**The task:** Give back exactly the lines running from the line that holds "ring's inner side" through the line that holds "if empty is", ends included, and no other lines.

**** Available data ****

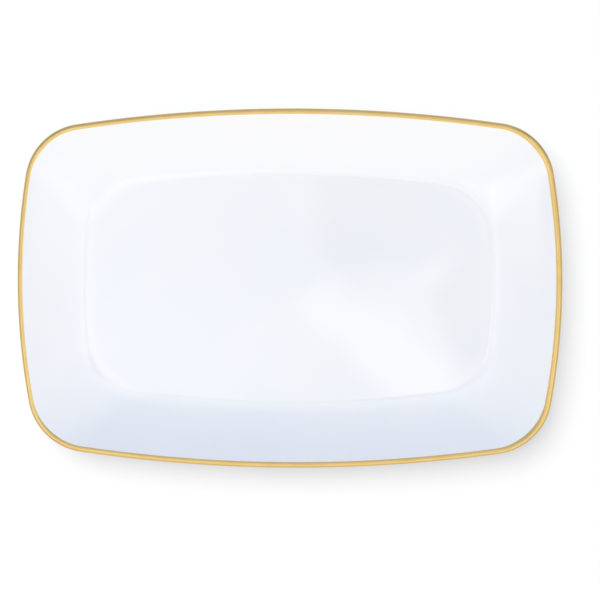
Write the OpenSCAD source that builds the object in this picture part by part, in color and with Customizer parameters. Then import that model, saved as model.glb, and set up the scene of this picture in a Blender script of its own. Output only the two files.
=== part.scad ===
// Rectangular china serving platter with bowed sides, rounded corners, a flat well, a flared wall
// and a gold lip. Millimetres. X runs along the platter, Y across it and Z up. The origin is on the
// table, under the centre.
//
// In plan every edge is an eight-arc outline: two long sides, two short sides and four corners, each
// one arc. In section the platter is one sheet: the flat floor, a wall that thins as it rises, and a
// fully rounded lip. Depths are measured into the sheet, square to its upper face.

/* [Outline] */
// Overall length, along X
length = 356; // [344:1:372]
// Overall width, along Y
width = 235; // [228:1:244]
// Overall height, from the table to the top of the lip
height = 25; // [22:0.5:30]
// Radius of the bowed long sides
long_side_r = 966; // [900:1:1100]
// Radius of the bowed short sides
short_side_r = 443; // [420:1:500]
// Radius of the corners
corner_r = 40; // [36:1:44]

/* [Well] */
// Length of the flat well
well_length = 266; // [258:1:274]
// Width of the flat well
well_width = 148; // [140:1:154]
// Radius of the well's long sides
well_long_r = 800; // [700:1:1000]
// Radius of the well's short sides
well_short_r = 400; // [360:1:500]
// Radius of the well's corners
well_corner_r = 38; // [34:1:42]

/* [Section] */
// Thickness of the floor, glaze included
floor_sheet = 5; // [4:0.1:6]
// Thickness of the wall at the lip, glaze included
lip_sheet = 4.8; // [4:0.1:5.4]
// Slope of the wall where it meets the lip, in degrees
lip_slope = 30; // [28:1:36]
// How far out of the flat well the wall turns up the fastest
verge_turn = 2.6; // [2:0.1:4]

/* [Foot] */
// Height of the underside of the floor above the table
foot_height = 3.2; // [2.6:0.1:4]
// Width of the foot ring, glaze included
foot_width = 5; // [4:0.5:6]
// Distance from the edge of the well in to the foot ring's outer side
foot_inset = 3; // [2:0.5:6]
// Height of the unglazed edge that stands on the table
bare_edge = 0.8; // [0.5:0.1:1.2]

/* [Coats] */
// Thickness of the glaze
glaze = 0.3; // [0.2:0.05:0.4]
// Where the gold ends on the outside of the lip, in degrees from straight up
gold_end = 110; // [95:1:120]

/* [Facets] */
// Segments in half a long side
long_steps = 5; // [4:1:6]
// Segments in a corner
corner_steps = 8; // [6:1:10]
// Segments in half a short side
short_steps = 4; // [3:1:5]
// Segments from the inner edge of the gold to the crest of the lip
crest_steps = 2; // [2:1:4]
// Segments from the crest of the lip to its outermost edge
edge_steps = 5; // [3:1:6]
// Segments from the gold to the underside of the wall
under_lip_steps = 2; // [2:1:3]

/* [Hidden] */

// Rounded lip: a full round of the sheet's own thickness there
lip_r = lip_sheet / 2;
lip_edge = lip_r * (1 + sin(lip_slope));
under_lip = 180 - lip_slope;

// Wall: its mean run in plan, from the well to the lip, and the heights at its two ends
wall_run = ((length - well_length) + (width - well_width)) / 4 - lip_edge;
floor_z = foot_height + floor_sheet;
lip_z = height - lip_r;
wall_rise = lip_z + lip_r * cos(lip_slope) - floor_z;

// At a distance x from the well the wall's slope is wall_slope * verge(x) + curl * x / wall_run: it turns
// up softly at the verge, then curls up evenly. The two factors make it rise by wall_rise and end at lip_slope.
half_run = wall_run / 2;
wall_slope = (wall_rise - tan(lip_slope) * half_run) / (verge_sum(wall_run) - verge(wall_run) * half_run);
curl = tan(lip_slope) - wall_slope * verge(wall_run);

// Stations from the edge of the well, 0, to the inner edge of the lip, 1, closest where the wall turns
STATIONS = [0, 0.035, 0.07, 0.115, 0.18, 0.28, 0.42, 0.58, 0.74, 0.88, 1];

// Stations round the lip, in degrees from straight up: over the gold, then under it
GOLD_ANGLES = concat(
    steps_between(-lip_slope, 0, crest_steps),
    steps_between(0, 90, edge_steps),
    [90, gold_end]
);
UNDER_ANGLES = concat(steps_between(gold_end, under_lip, under_lip_steps), [under_lip]);

PORCELAIN = [0.94, 0.94, 0.92];
GLAZE = [0.93, 0.95, 0.98];
GOLD = [0.86, 0.70, 0.36];

// ---- Lists ----

// Even steps from a towards b, the last one left out
function steps_between(a, b, steps) = [for (i = [0 : steps - 1]) a + (b - a) * i / steps];

function reversed(list) = [for (i = [len(list) - 1 : -1 : 0]) list[i]];
function all_but_first(list) = [for (i = [1 : len(list) - 1]) list[i]];
function all_but_last(list) = [for (i = [0 : len(list) - 2]) list[i]];

// ---- Outlines ----

// Centre of a corner arc that lies inside both bowed sides and touches them
function corner_centre(a, b, r_long, r_short, r_corner) =
    let (
        from = [0, b - r_long],
        to = [a - r_short, 0],
        gap = norm(to - from),
        along = (to - from) / gap,
        reach_long = r_long - r_corner,
        reach_short = r_short - r_corner,
        x = (reach_long ^ 2 - reach_short ^ 2 + gap ^ 2) / (2 * gap)
    )
    from + x * along + sqrt(reach_long ^ 2 - x ^ 2) * [along.y, -along.x];

// Points of an arc as [point, outward normal], from angle a0 towards a1, the last one left out
function arc_points(centre, r, a0, a1, steps) = [
    for (angle = steps_between(a0, a1, steps))
        let (normal = [cos(angle), sin(angle)])
        [centre + r * normal, normal]
];

// Quarter of an outline, from the middle of the +X side to the middle of the +Y side
function quarter(a, b, r_long, r_short, r_corner) =
    let (
        long_centre = [0, b - r_long],
        short_centre = [a - r_short, 0],
        centre = corner_centre(a, b, r_long, r_short, r_corner),
        at_short = atan2(centre.y - short_centre.y, centre.x - short_centre.x),
        at_long = atan2(centre.y - long_centre.y, centre.x - long_centre.x)
    )
    concat(
        arc_points(short_centre, r_short, 0, at_short, short_steps),
        arc_points(centre, r_corner, at_short, at_long, corner_steps),
        arc_points(long_centre, r_long, at_long, 90, long_steps),
        [[[0, b], [0, 1]]]
    );

// A point and its normal, mirrored to the signs sx and sy
function mirrored(p, sx, sy) = [[p[0].x * sx, p[0].y * sy], [p[1].x * sx, p[1].y * sy]];

// The whole outline, anticlockwise from the middle of the +X side
function outline(a, b, r_long, r_short, r_corner) =
    let (q = quarter(a, b, r_long, r_short, r_corner), n = len(q) - 1)
    concat(
        all_but_last(q),
        [for (i = [n : -1 : 1]) mirrored(q[i], -1, 1)],
        [for (i = [0 : n - 1]) mirrored(q[i], -1, -1)],
        [for (i = [n : -1 : 1]) mirrored(q[i], 1, -1)]
    );

RIM = outline(length / 2, width / 2, long_side_r, short_side_r, corner_r);
WELL = outline(well_length / 2, well_width / 2, well_long_r, well_short_r, well_corner_r);
AROUND = len(RIM);

// Plan of the well's outline moved inwards
function well_inset(inset) = [for (p = WELL) p[0] - inset * p[1]];

// ---- Rings of the sheet ----

// Share of the wall's slope that is reached at a distance x from the well, and the sum of that share up to x
function verge(x) = 1 - (1 + x / verge_turn) * exp(-x / verge_turn);
function verge_sum(x) = x - 2 * verge_turn + (x + 2 * verge_turn) * exp(-x / verge_turn);

// Height of the upper face at station u, and its slope in degrees
function wall_z(u) = floor_z + wall_slope * verge_sum(u * wall_run) + curl * half_run * u ^ 2;
function wall_angle(u) = atan(wall_slope * verge(u * wall_run) + curl * u);

// Ring at station u of the wall and at a depth in the sheet
function wall_ring(u, depth) =
    let (out = depth * sin(wall_angle(u)), z = wall_z(u) - depth * cos(wall_angle(u)))
    [
        for (i = [0 : AROUND - 1])
            let (
                well = WELL[i][0],
                lip = RIM[i][0] - lip_edge * RIM[i][1],
                normal = (1 - u) * WELL[i][1] + u * RIM[i][1],
                plan = well + u * (lip - well) + out * normal / norm(normal)
            )
            [plan.x, plan.y, z]
    ];

// Ring on the rounded lip, at an angle from straight up and a depth below its finished face
function lip_ring(angle, depth) =
    let (out = (lip_r - depth) * sin(angle) - lip_r, z = lip_z + (lip_r - depth) * cos(angle))
    [for (p = RIM) let (plan = p[0] + out * p[1]) [plan.x, plan.y, z]];

// Ring on the foot, at an inset from the edge of the well
function foot_ring_at(inset, z) = [for (p = well_inset(inset)) [p.x, p.y, z]];

// Depth of the lower face at station u, less a coat on it
function lower_depth(u, coat) = (1 - u) * floor_sheet + u * lip_sheet - coat;

// Runs of rings at a depth below the finished face, in order: up the upper face, over the gold,
// under the gold, and down the lower face
function up_wall(depth) = [for (u = STATIONS) wall_ring(u, depth)];
function over_gold(depth) = [for (angle = GOLD_ANGLES) lip_ring(angle, depth)];
function under_gold(depth) = [for (angle = UNDER_ANGLES) lip_ring(angle, depth)];
function down_wall(depth) = [for (u = reversed(STATIONS)) wall_ring(u, lower_depth(u, depth))];

// ---- Solids from rings ----

// Two triangles between neighbouring points of the rings a and b, split along the shorter diagonal,
// so that two solids which share a face split it alike
function band(points, a, b) = [
    for (i = [0 : AROUND - 1])
        let (
            j = (i + 1) % AROUND,
            p = a * AROUND + i,
            q = b * AROUND + i,
            r = b * AROUND + j,
            s = a * AROUND + j
        )
        each norm(points[p] - points[r]) < norm(points[q] - points[s])
            ? [[p, r, q], [p, s, r]]
            : [[p, s, q], [q, s, r]]
];

// Solid whose skin runs through the rings from a point on the axis at z0 to one at z1
module disc_solid(rings, z0, z1) {
    last = len(rings) - 1;
    points = concat([for (ring = rings) each ring], [[0, 0, z0], [0, 0, z1]]);
    start = len(points) - 2;
    end = len(points) - 1;
    cap0 = [for (i = [0 : AROUND - 1]) [start, (i + 1) % AROUND, i]];
    cap1 = [for (i = [0 : AROUND - 1]) [end, last * AROUND + i, last * AROUND + (i + 1) % AROUND]];
    polyhedron(points, concat(cap0, [for (k = [0 : last - 1]) each band(points, k, k + 1)], cap1));
}

// Solid whose skin runs through the rings and back to the first
module ring_solid(rings) {
    count = len(rings);
    points = [for (ring = rings) each ring];
    polyhedron(points, [for (k = [0 : count - 1]) each band(points, k, (k + 1) % count)]);
}

// Upright ring between two insets from the edge of the well
module upright_ring(outer_inset, inner_inset, z0, z1) {
    translate([0, 0, z0])
    linear_extrude(z1 - z0)
    difference() {
        polygon(well_inset(outer_inset));
        polygon(well_inset(inner_inset));
    }
}

// ---- Pieces ----

// Fired body: floor, wall and lip, under its coats
module porcelain_body() {
    color(PORCELAIN)
    disc_solid(
        concat(
            up_wall(glaze),
            all_but_first(over_gold(glaze)),
            all_but_last(all_but_first(under_gold(glaze))),
            down_wall(glaze)
        ),
        floor_z - glaze,
        foot_height + glaze
    );
}

// Foot ring under the edge of the well, bare where it stands on the table
module foot_ring() {
    color(PORCELAIN)
    upright_ring(foot_inset + glaze, foot_inset + foot_width - glaze, 0, foot_height + glaze);
}

// Glaze over the well and the wall, up to the gold
module upper_glaze() {
    color(GLAZE)
    disc_solid(concat(up_wall(0), reversed(up_wall(glaze))), floor_z, floor_z - glaze);
}

// Glaze from the gold down the outside and the foot ring's outer side
module underside_glaze() {
    color(GLAZE)
    ring_solid(
        concat(
            all_but_last(under_gold(0)),
            down_wall(0),
            [
                foot_ring_at(foot_inset, foot_height),
                foot_ring_at(foot_inset, bare_edge),
                foot_ring_at(foot_inset + glaze, bare_edge),
                foot_ring_at(foot_inset + glaze, foot_height + glaze)
            ],
            reversed(down_wall(glaze)),
            all_but_first(reversed(under_gold(glaze)))
        )
    );
}

// Glaze on the base inside the foot ring and on the ring's inner side
module base_glaze() {
    inner = foot_inset + foot_width;
    color(GLAZE)
    union() {
        translate([0, 0, foot_height])
        linear_extrude(glaze)
        polygon(well_inset(inner - glaze));
        upright_ring(inner - glaze, inner, bare_edge, foot_height + glaze);
    }
}

// Gold over the rounded lip
module gold_lip_band() {
    color(GOLD)
    ring_solid(concat(over_gold(0), reversed(over_gold(glaze))));
}

porcelain_body();
foot_ring();
upper_glaze();
underside_glaze();
base_glaze();
gold_lip_band();
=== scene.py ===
"""China serving platter: smooth glazed, gilded and bare porcelain pieces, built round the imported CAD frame.

Every piece is a skin through rings. A ring follows an outline of eight arcs round the platter, and the order
of the rings follows the section: up the wall, round the lip, down the underside and over the foot. Metres.
"""

import math

import bpy
import numpy as np
from mathutils import Matrix, Vector


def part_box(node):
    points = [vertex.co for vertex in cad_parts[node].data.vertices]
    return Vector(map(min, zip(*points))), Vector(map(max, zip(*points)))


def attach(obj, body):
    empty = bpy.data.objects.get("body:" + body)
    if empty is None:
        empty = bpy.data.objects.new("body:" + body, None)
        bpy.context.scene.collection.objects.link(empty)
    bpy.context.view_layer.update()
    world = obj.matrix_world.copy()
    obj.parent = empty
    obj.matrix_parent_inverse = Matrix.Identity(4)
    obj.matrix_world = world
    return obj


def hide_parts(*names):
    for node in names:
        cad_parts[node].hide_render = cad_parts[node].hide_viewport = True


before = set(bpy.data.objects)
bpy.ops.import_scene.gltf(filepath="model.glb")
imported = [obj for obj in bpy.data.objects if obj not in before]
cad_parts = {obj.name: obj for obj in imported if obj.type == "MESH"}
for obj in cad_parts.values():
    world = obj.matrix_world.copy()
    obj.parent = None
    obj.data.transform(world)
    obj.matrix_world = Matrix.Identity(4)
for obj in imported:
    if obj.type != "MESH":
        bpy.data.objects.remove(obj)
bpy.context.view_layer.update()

MM = 0.001

# ---------------------------------------------------------------- sizes

# Coats, foot, lip and the turn of the wall, as in the CAD model
GLAZE = 0.3 * MM
FOOT_INSET = 3.0 * MM
FOOT_WIDTH = 5.0 * MM
LIP_SLOPE = math.radians(30)
GOLD_END = math.radians(110)
VERGE_TURN = 2.6 * MM

# Heights and half sizes, read from the frame
_, gold_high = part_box("gold_lip_band")
upper_low, upper_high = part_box("upper_glaze")
_, foot_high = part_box("foot_ring")
base_low, base_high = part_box("base_glaze")

TOP = gold_high.z
FLOOR_Z = upper_low.z + GLAZE
BASE_Z = base_high.z - GLAZE
BARE_EDGE = base_low.z
FLOOR_SHEET = FLOOR_Z - BASE_Z
LIP_R = (gold_high.x - upper_high.x) / (1 + math.sin(LIP_SLOPE))
LIP_SHEET = 2 * LIP_R
WELL_HALF_LENGTH = foot_high.x + GLAZE + FOOT_INSET
WELL_HALF_WIDTH = foot_high.y + GLAZE + FOOT_INSET

# Outlines as half length, half width, and the radii of long sides, short sides and corners
RIM_ARCS = (gold_high.x, gold_high.y, 966 * MM, 443 * MM, 40 * MM)
WELL_ARCS = (WELL_HALF_LENGTH, WELL_HALF_WIDTH, 800 * MM, 400 * MM, 38 * MM)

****

**Solution to the exercise:**
// Glaze on the base inside the foot ring and on the ring's inner side
module base_glaze() {
    inner = foot_inset + foot_width;
    color(GLAZE)
    union() {
        translate([0, 0, foot_height])
        linear_extrude(glaze)
        polygon(well_inset(inner - glaze));
        upright_ring(inner - glaze, inner, bare_edge, foot_height + glaze);
    }
}

// Gold over the rounded lip
module gold_lip_band() {
    color(GOLD)
    ring_solid(concat(over_gold(0), reversed(over_gold(glaze))));
}

porcelain_body();
foot_ring();
upper_glaze();
underside_glaze();
base_glaze();
gold_lip_band();
=== scene.py ===
"""China serving platter: smooth glazed, gilded and bare porcelain pieces, built round the imported CAD frame.

Every piece is a skin through rings. A ring follows an outline of eight arcs round the platter, and the order
of the rings follows the section: up the wall, round the lip, down the underside and over the foot. Metres.
"""

import math

import bpy
import numpy as np
from mathutils import Matrix, Vector


def part_box(node):
    points = [vertex.co for vertex in cad_parts[node].data.vertices]
    return Vector(map(min, zip(*points))), Vector(map(max, zip(*points)))


def attach(obj, body):
    empty = bpy.data.objects.get("body:" + body)
    if empty is None:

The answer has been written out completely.